Originally published July 9, 2008: Talk about a timely cooking class.
A couple of weeks ago, personal chef Wendy Carroll of Seasoned to Taste in Fresno demonstrated the proper use of knives at Kitchen & Bath Plus on West El Paso near Blackstone Avenue. The class was great for families cooking more at home because of the tough economy.
Not only did the class boost cooking skills, it also featured a student-cooked dinner perfect for summer: crostini (toasted bread topped with peach salsa and brie cheese), gazpacho, panzanella (a bread salad) and semifreddo (a semi-frozen mixture of cream, almond cookies and lemon juice topped with berry sauce).

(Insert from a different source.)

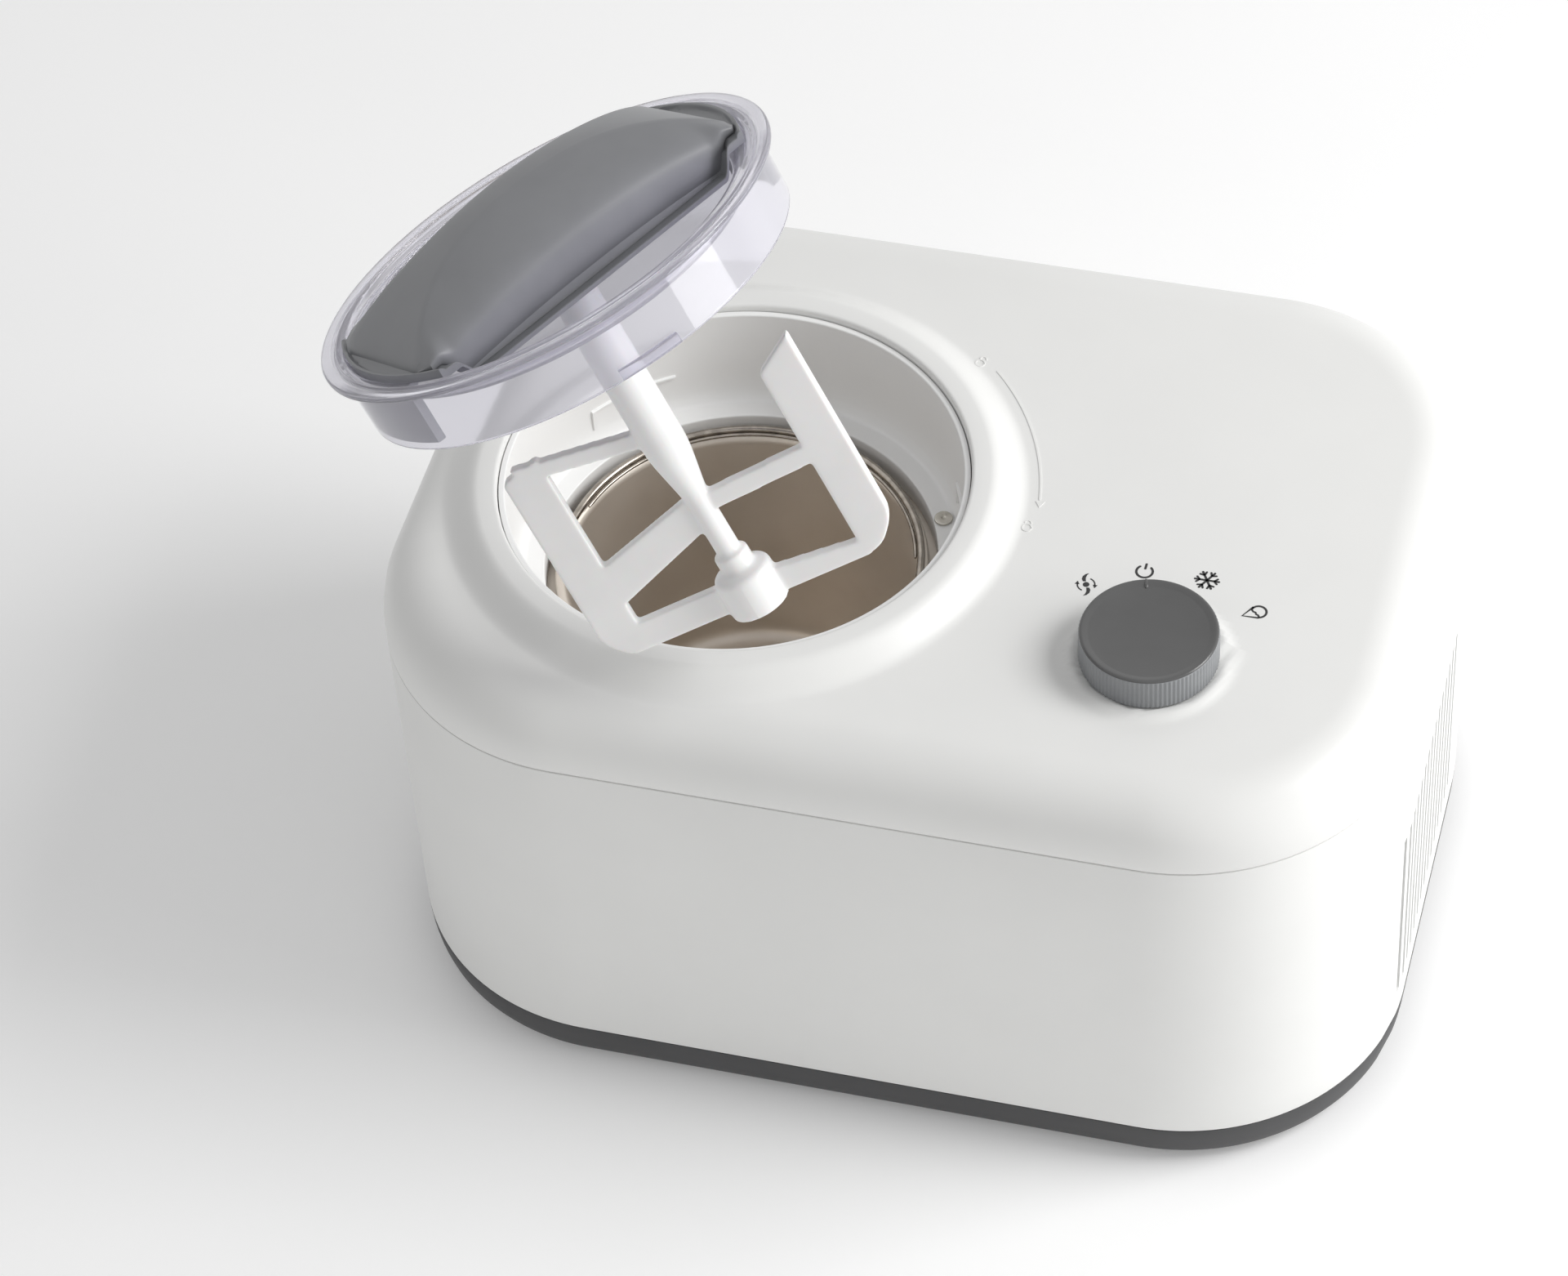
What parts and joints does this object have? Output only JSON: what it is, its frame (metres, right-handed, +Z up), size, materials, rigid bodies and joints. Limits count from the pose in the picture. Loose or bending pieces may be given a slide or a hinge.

The class wasn't just about fancy restaurant-style flourishes, either. Budd Solaegui of Perfect Edge Sharpening Systems in Coarsegold showed students how to hone their own knives. And he offered a practical reason for using sharp knives: Since you're cleanly slicing through vegetables and fruits instead of mashing them with a dull knife, your food stays fresh longer.
Here are Carroll's and Solaegui's tips, from choosing knives to seeding a tomato in less than 30 seconds.
The knives you need
Home cooks frequently reach for three types of knives: the chef's knife, the paring knife and serrated knives, Carroll says. The chef's knife, great for everything from chopped to julienned items, should be 7-10 inches long. The paring knife, used for detail work or cutting small foods, is 2-4 inches long. And a 10-inch serrated knife is most useful for slicing breads and cakes.
It's best to shop around and hold several of each type of knife.
"What's most important is how it feels in your hand," Solaegui says.
When buying knives, choose ceramic or forged, high-carbon stainless steel, Solaegui says. Ceramic knives are very sharp and maintain an edge well, but they can break when dropped. Forged, high-carbon stainless steel knives are stronger; they also keep an edge for a long time.
Avoid regular stainless steel. It doesn't maintain an edge and is very difficult to sharpen.
Caring for knives
First, never clean knives in the dishwasher. The heat and dishwasher detergent can damage the blade. Solaegui washes knives by hand, then immediately wipes them with a towel along the back side of the blade. He advises storing knives immediately, using plastic knife guards or a wooden knife block to protect them.
Second, use a soft cutting board that will help maintain the edge of the blade, Solaegui says. For example, bamboo and plastic are better than glass.
Carroll likes Epicurean cutting boards, which are made of layers of paper and food-safe resin. They're dishwasher safe, heat resistant and soft on knives.
No matter the type of cutting board you have, don't scrape your knife sideways across it to clear away peelings and the like.
"You'll end up rolling the edge," Solaegui says.
He demonstrates how to identify a rolled edge. Grip the handle of the knife with one hand and hold it in the air in front of you. Curl the fingers of your other hand, then scrape your fingernails down one side of the blade and across the sharp edge of the knife -- this motion should be quick, as though you were plucking a harp string. Switch hands, and test the other side of the blade. If your fingernails run smoothly across the edge of the blade on either side, your knife is fine. But if your nails catch on the edge of a blade, that means it's a "rolled edge" and it's time to hone, Solaegui says.
Honing a blade "doesn't cut off metal," he says. "It just rolls back the metal to where it's supposed to be."